Change-over-time rather than point-in-time
There is an evolving body of services that gather health related data beyond the scope of traditional healthcare and then deliver the data and analysis to your personal health record. They provide a form of diagnosis based on measurement-of-change-over-time rather than the point-in-time-assessment made at your doctor’s office or a hospital in response to an incident. The enabling technology records information about what you are doing or how your body is reacting as it as it happens and then transmits the data to a central computer for analysis.
The data and the analysis are then sent to you and your doctor. Not necessarily better information but additional information for preventative medicine or to supplement the assessment of a medical incident.

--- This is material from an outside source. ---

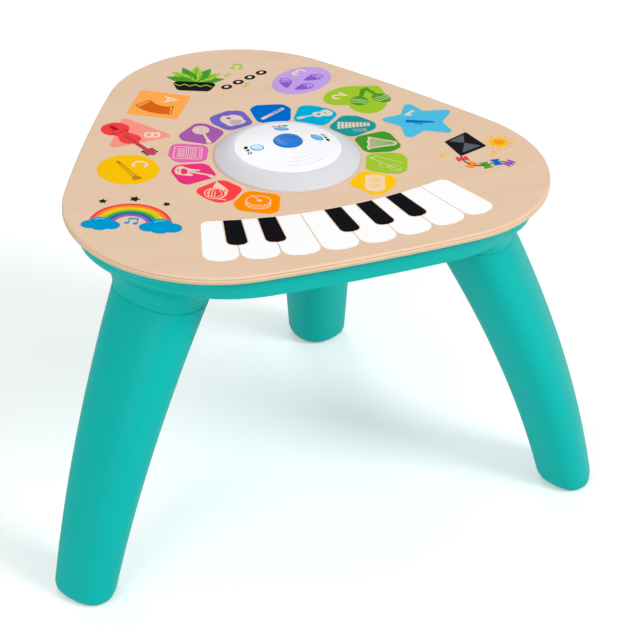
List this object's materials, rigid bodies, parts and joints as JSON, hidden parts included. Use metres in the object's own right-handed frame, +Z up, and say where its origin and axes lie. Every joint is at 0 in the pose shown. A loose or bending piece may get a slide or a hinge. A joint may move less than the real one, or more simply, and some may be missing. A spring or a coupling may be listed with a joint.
{
  "type": "musical activity table",
  "caption": "Toddler's musical activity table: rounded three-sided plywood top with printed keyboard and touch pads, domed sound console, teal housing and three curved legs.",
  "frame": {"origin": "on the floor at the middle of the bounding box, under the play surface", "axes": "+Z up, -Y towards the keyboard side, +X to the right of a player at the keyboard"},
  "size_m": [0.5352, 0.4216, 0.3383],
  "materials": {
    "teal": "satin",
    "plywood": "satin",
    "white_plastic": "gloss",
    "grey_plastic": "satin",
    "blue_plastic": "gloss",
    "lens": "clear",
    "ink_white": "printed",
    "ink_black": "printed",
    "ink_colours": "printed",
    "dark_plastic": "matte",
    "silicone": "matte",
    "circuit_board": "satin",
    "film": "satin",
    "steel": "plated",
    "nickel": "plated",
    "paper_cone": "matte",
    "foam": "foam",
    "cell_label": "printed",
    "wire_cover": "satin"
  },
  "bodies": {
    "table": {"top_panel": "plywood", "white_key_prints": "ink_white", "black_key_prints": "ink_black", "instrument_pad_prints": "ink_colours", "shape_prints": "ink_colours", "base_housing": "teal", "leg_left": "teal", "leg_right": "teal", "leg_rear": "teal", "console_ring": "grey_plastic", "console_dome": "white_plastic", "button_spring": "silicone", "indicator_lenses": "lens", "console_board": "circuit_board", "tact_switch": "dark_plastic", "indicator_leds": "white_plastic", "console_board_screws": "steel", "console_clamp": "white_plastic", "console_clamp_screws": "steel", "touch_film": "film", "film_ribbon": "film", "main_board": "circuit_board", "board_parts": "dark_plastic", "board_screws": "steel", "speaker_gasket": "foam", "speaker_frame": "steel", "speaker_cone": "paper_cone", "speaker_magnet": "nickel", "speaker_screws": "steel", "battery_box": "dark_plastic", "battery_cells": "cell_label", "battery_contacts": "nickel", "battery_box_screws": "steel", "volume_switch": "dark_plastic", "switch_screws": "steel", "housing_screws": "steel", "battery_wires": "wire_cover", "speaker_wires": "wire_cover", "console_wires": "wire_cover", "switch_wires": "wire_cover"},
    "button": {"mode_button": "blue_plastic"},
    "door": {"battery_door": "teal"},
    "door_screw": {"battery_door_screw": "steel"},
    "knob": {"volume_knob": "white_plastic"}
  },
  "joints": [
    {"name": "mode_button_press", "type": "slide", "parent": "table", "child": "button", "axis": [0, 0, -1], "range_m": [0, 0.0015], "stiffness_N_per_m": 1500, "springref_m": -0.0005, "deforming": ["button_spring"]},
    {"name": "volume_switch_slide", "type": "slide", "parent": "table", "child": "knob", "axis": [1, 0, 0], "range_m": [0, 0.008]},
    {"name": "battery_door_hinge", "type": "hinge", "parent": "table", "child": "door", "pos_m": [-0.03235, -0.1132, 0.2925], "axis": [0, 1, 0], "range_deg": [0, 95]},
    {"name": "battery_screw_turn", "type": "hinge", "parent": "door", "child": "door_screw", "pos_m": [0.03635, -0.1132, 0.2925], "axis": [0, 0, 1], "continuous": true}
  ]
}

The Internet has a history of beginning simple and then adding new capabilities. It is not clear whether need leads to the creation of these new capabilities or the new capabilities awaken unfelt needs. Either way the scope of the information that is available continues to grow and systems become more robust. That kind of future evolution must be built in to each step forward if progress is to continue. Two recent examples:
US Preventive Medicine is offering a preventive “program and it sounds pretty cool: you pay $229 for the first year, complete an online health risk questionnaire, and then go to a local lab to have a panel of blood tests. The company sends your lab results to a PHR, you and your doctor get a custom prevention plan, you gain access to online dashboards and action programs, and a nurse advocate is available to help with health maintenance. Since it’s not tied to insurance or employment, nobody sees the information without your approval.”
DirectLife, a subsidiary of Phillips, provides a, “program designed to help you become more active by setting goals based on your current activity levels. The monitor tracks your movements and, when plugged into the computer, transmits your data to the website where you can track your progress.”
I would be surprised if there are not similar services already available on your iPhone or Android based phone that will expand the amount of data available for diagnosis.
I’ve written on this topic before. The first dealt with the Johns Hopkins University depression mood tracking SMS technology. The second dealt with Intel’s ten year old program studying technical and societal solutions for problems related to care for the aging. On August 2, 2010, Intel and GE announced the formation of a joint venture that will focus on telehealth and independent living which suggests further expansion of these and related programs.